If you are a 120 lb judo black belt and happen to get into an altercation with a 380-pound strongman competitor, I would probably have to put my money on the strongman. Luckily the likelihood of this happening is pretty low. So at the end of the day, all you can do is be as prepared as you possibly can to protect yourself.
Skills and techniques can take you far but there are limits to what they can do for you. That said, here are some general tips that will help you make up for your naturally smaller build:
Practicing Judo Techniques
Practicing your technique is the single most important thing you can do if you want to beat someone bigger than you. All things being even, including skill level and techniques, a larger person will beat a smaller person.
But all things are very rarely even. If you happen upon a bigger person who can’t perform judo technique the way you can, you will have a great advantage over them with your skills.
Judo techniques include throws, holds, chokes, locks, and many more.
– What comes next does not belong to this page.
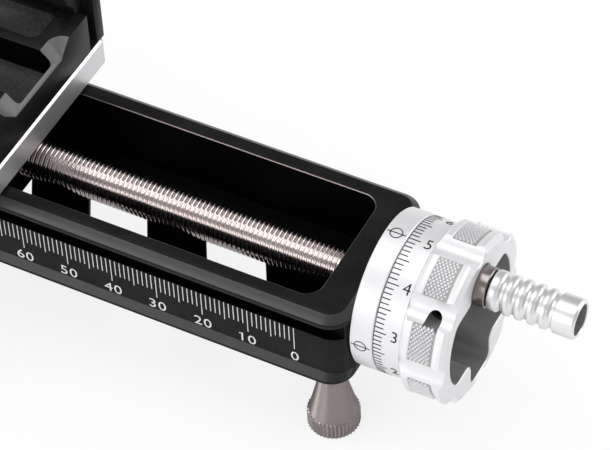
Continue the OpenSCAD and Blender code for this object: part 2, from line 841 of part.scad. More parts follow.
module clamp_base() {
    pocket_len = carriage_len - 2 * pocket_end_wall;
    relief_len = carriage_len - 2 * jaw_notch_len + 2 * free_gap;
    color("#202022") difference() {
        translate([carriage_x, 0, plate_top + clamp_h / 2])
            cube([carriage_len, 2 * base_half, clamp_h], center = true);
        translate([carriage_x, 0, plate_top + pocket_floor])
            round_block([pocket_len, pocket_w], 1, clamp_h);
        translate([carriage_x, 0, bed_z]) for (turn = [0, 180]) rotate([0, 0, turn])
            translate([carriage_half, 0, 0]) end_scoop();
        for (side = [-1, 1])
            translate([carriage_x, side * (camera_land + bed_relief_w / 2 + past / 2), bed_z])
                cube([relief_len, bed_relief_w + past, 2 * bed_relief_h], center = true);
        for (side = [-1, 1])
            translate([carriage_x, side * pad_y, bed_z - pad_depth])
                round_block([carriage_len - 2 * pad_end, pad_w], 2, clamp_h);
        at_clamp_screws(plate_top - past) cylinder(d = clamp_screw_d + 0.3, h = clamp_h);
        at_clamp_screws(bed_z - pad_depth - clamp_head_sink - clamp_screw_head_h)
            cylinder(d = clamp_screw_head_d, h = clamp_h);
        translate([carriage_x, 0, jaw_axis_z]) {
            rotate([90, 0, 0]) translate([0, 0, stud_in])
                cylinder(r = clamp_stud_d / 2 + run_fit, h = base_half);
            for (side = [-1, 1]) translate([side * guide_pin_x, 0, 0]) {
                rotate([90, 0, 0]) translate([0, 0, stud_in])
                    cylinder(r = guide_pin_d / 2 + run_fit, h = base_half);
                rotate([-90, 0, 0]) translate([0, 0, stud_in])
                    cylinder(d = jaw_screw_d, h = base_half);
            }
        }
    }
}

module clamp_base_screws() {
    top = bed_z - pad_depth - clamp_head_sink;
    shank = top - clamp_screw_head_h - clamp_screw_end;
    color("#3a3a3c") at_clamp_screws(clamp_screw_end)
        cap_screw(clamp_screw_d, clamp_screw_head_d, clamp_screw_head_h, shank);
}

// A jaw on the +Y side: upright back, lip over the camera plate, bevelled ends
module jaw_blank() {
    top = bed_z + jaw_rise;
    mouth = bed_z + 0.6;
    back_bevel = 1.2;
    section = [
        [base_half + face_gap / 3, plate_top + face_gap / 3], [jaw_out, plate_top + face_gap / 3],
        [jaw_out, top - back_bevel], [jaw_out - back_bevel, top],
        [base_half - jaw_lip + 0.4, top], [base_half - jaw_lip, top - 0.4],
        [base_half - jaw_lip, mouth + jaw_lip], [base_half + face_gap / 3, mouth]
    ];
    notch_x = carriage_half - jaw_notch_len;
    notch_y = base_half + jaw_notch_w;
    plan = [
        [-notch_x, base_half - jaw_lip - past], [notch_x, base_half - jaw_lip - past],
        [notch_x, notch_y], [carriage_half, notch_y],
        [carriage_half, jaw_out - jaw_corner], [carriage_half - jaw_corner, jaw_out],
        [-carriage_half + jaw_corner, jaw_out], [-carriage_half, jaw_out - jaw_corner],
        [-carriage_half, notch_y], [-notch_x, notch_y]
    ];
    intersection() {
        translate([-carriage_half, 0, 0]) rotate([90, 0, 90])
            linear_extrude(carriage_len) polygon(section);
        linear_extrude(top + past) polygon(plan);
    }
}

module fixed_jaw() {
    head_at = jaw_out - jaw_screw_head_h;
    color("#202022") translate([carriage_x, 0, 0]) difference() {
        jaw_blank();
        for (side = [-1, 1]) translate([side * guide_pin_x, 0, jaw_axis_z]) rotate([-90, 0, 0]) {
            cylinder(d = jaw_screw_d + 0.3, h = jaw_out + past);
            translate([0, 0, head_at]) cylinder(d = jaw_screw_head_d + 0.2, h = jaw_out);
        }
    }
}

module jaw_screws() {
    head_at = jaw_out - jaw_screw_head_h;
    color("#3a3a3c") translate([carriage_x, 0, jaw_axis_z])
        for (side = [-1, 1]) translate([side * guide_pin_x, stud_in, 0]) rotate([-90, 0, 0])
            cap_screw(jaw_screw_d, jaw_screw_head_d, jaw_screw_head_h - 0.1, head_at - stud_in);
}

module moving_jaw() {
    color("#202022") translate([carriage_x, 0, 0]) mirror([0, 1, 0]) difference() {
        jaw_blank();
        translate([0, 0, jaw_axis_z]) rotate([-90, 0, 0])
            cylinder(r = clamp_stud_d / 2 + run_fit, h = jaw_out + past);
        for (side = [-1, 1]) translate([side * guide_pin_x, 0, jaw_axis_z]) rotate([-90, 0, 0])
            cylinder(d = guide_pin_d, h = jaw_out - 1.5);
    }
}

module jaw_guide_pins() {
    color("#a9aaad") translate([carriage_x, 0, jaw_axis_z])
        for (side = [-1, 1]) translate([side * guide_pin_x, -stud_in - face_gap, 0])
            rotate([90, 0, 0]) cylinder(d = guide_pin_d, h = jaw_out - 1.5 - stud_in - face_gap);
}

module clamp_stud() {
    tip = stud_in + face_gap;
    color("#a9aaad") translate([carriage_x, -tip, jaw_axis_z]) rotate([90, 0, 0])
        cylinder(d = clamp_stud_d, h = knob_near + stud_in_knob - tip);
}

module clamp_washer() {
    color("#c8c8ca") translate([carriage_x, -jaw_out - face_gap / 3, jaw_axis_z])
        rotate([90, 0, 0]) tube(clamp_stud_d + 5, clamp_stud_d, washer_t - face_gap / 3);
}

module clamp_knob() {
    r = clamp_knob_d / 2;
    bevel = 1;
    waist = 0.6;
    color("#e6e6e8") translate([carriage_x, -knob_near, jaw_axis_z]) rotate([90, 0, 0]) difference() {
        rotate_extrude() polygon([
            [0, 0], [r - 3, 0], [r - 3, 1.5], [r - waist, 1.5 + bevel], [r, 3.2],
            [r, clamp_knob_len - bevel], [r - bevel, clamp_knob_len], [0, clamp_knob_len]
        ]);
        for (i = [0 : lobes - 1]) rotate([0, 0, i * 360 / lobes])
            translate([r + scallop_r * 0.55, 0, 1.5]) cylinder(r = scallop_r * 0.8, h = clamp_knob_len);
        translate([0, 0, -past]) cylinder(d = clamp_stud_d, h = stud_in_knob + past);
        translate([0, 0, clamp_knob_len - 0.6]) cylinder(r = r - 3.6, h = past);
    }
}

rail_body();
index_collar();
collar_screws();
bearing_outer_rings();
rear_cap();
feet();
lead_screw();
bearing_inner_rings();
bearing_balls();
bearing_spacer();
dial_ring();
knob_body();
knob_screw();
detent_plunger();
crank_pin();
pin_screw();
crank_knuckle();
grip_stud();
grip_washer();
crank_grip();
carriage_plate();
nut_block();
drive_nut();
backlash_nut();
nut_screws();
keeper_front();
keeper_back();
keeper_screws();
slide_liners();
clamp_base();
clamp_base_screws();
fixed_jaw();
jaw_screws();
moving_jaw();
jaw_guide_pins();
clamp_stud();
clamp_knob();
clamp_washer();
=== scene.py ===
"""Studio view of a macro focusing rail.

A milled rail carries a lead screw that a dial knob with a folding crank turns, and a
carriage with a dovetail camera clamp. Sizes are in millimetres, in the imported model's
frame: X runs along the rail towards the knob, -Y is the side with the scale, and the
origin is the mouth of the middle tripod thread. Meshes become metres when published.
"""

from __future__ import annotations

import json
import logging
import math
from dataclasses import dataclass
from enum import Enum
from typing import Callable, Iterable, Sequence

import bmesh
import bpy
from mathutils import Matrix, Vector

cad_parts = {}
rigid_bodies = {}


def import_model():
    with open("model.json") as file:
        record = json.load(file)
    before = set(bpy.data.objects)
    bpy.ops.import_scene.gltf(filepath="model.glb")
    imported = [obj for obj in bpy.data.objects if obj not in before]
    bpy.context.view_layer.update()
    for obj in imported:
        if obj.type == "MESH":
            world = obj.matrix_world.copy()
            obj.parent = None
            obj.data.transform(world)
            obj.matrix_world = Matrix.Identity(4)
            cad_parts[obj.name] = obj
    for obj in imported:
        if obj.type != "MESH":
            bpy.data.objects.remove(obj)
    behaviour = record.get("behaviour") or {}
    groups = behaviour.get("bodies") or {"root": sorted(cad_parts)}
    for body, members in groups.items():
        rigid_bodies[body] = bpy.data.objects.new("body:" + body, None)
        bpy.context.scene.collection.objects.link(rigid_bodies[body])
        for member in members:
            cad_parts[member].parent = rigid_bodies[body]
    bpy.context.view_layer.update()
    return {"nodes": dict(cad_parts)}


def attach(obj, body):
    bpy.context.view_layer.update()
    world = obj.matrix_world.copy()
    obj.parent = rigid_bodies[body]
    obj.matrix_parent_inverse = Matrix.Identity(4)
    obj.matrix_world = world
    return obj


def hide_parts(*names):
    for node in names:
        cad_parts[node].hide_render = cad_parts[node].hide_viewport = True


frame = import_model()

log = logging.getLogger("focusing_rail")

MM = 0.001
# How far a cutter reaches past the part that it cuts.
PAST = 1.0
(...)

Some basic moves include Ouchi Mari, Ogoshi, and Osoto Gari. Focus on perfecting a select set of moves before branching out to more complex ones.
Even if you’re naturally small and lean, you can build muscle and bulk up to your genetic limit. Eat more protein and calories and add weight training to your workouts to help increase your size. However, if you are unable to quickly build muscle, you will need to be patient and keep competing in your proper weight class.
Cardio & Endurance Training
Work on your endurance levels by going for runs, swims, and other cardio-heavy activities. Cardio keeps your lungs healthy, your endurance up and can help you outlast your opponent. Just don’t overdo it if you’re also trying to bulk up, as too much cardio can reduce how much muscle you can build.
Working on how far you can stretch different parts of your body will open up advanced judo moves to you and will also speed your recovery after a match. Make mobility training a regular part of your workouts, and consider trying out a yoga class or two.
Sample Training Schedule
By building muscle, endurance, and flexibility, you’ll be able to get great at judo no matter your size. Here’s a suggested schedule to help you reach all these targets:
- Practice judo every day.
- Cardio (such as running) 2-5 times per week.
- Weight training at least three times per week.
- Mobility work or stretching before and after each training session.
- Practice healthy living habits such as getting enough sleep, eating well, and managing stress.
Even though judo is beneficial to people of all sizes, being big and strong will give you a distinct physical advantage. That said, if you stick to your weight class and develop your technique, you’ll have no trouble taking down someone your size or significantly bigger. You just have to be realistic about it and realize that much of what you see in the movies is simply fiction.
If you meet a bigger person with inferior skills to you, you’ll be able to take them down, too.
Don’t stop yourself from learning judo if you’re a smaller person. Judo goes a long way in making people capable and strong, which means that anyone can become a skilled judo fighter no matter their size.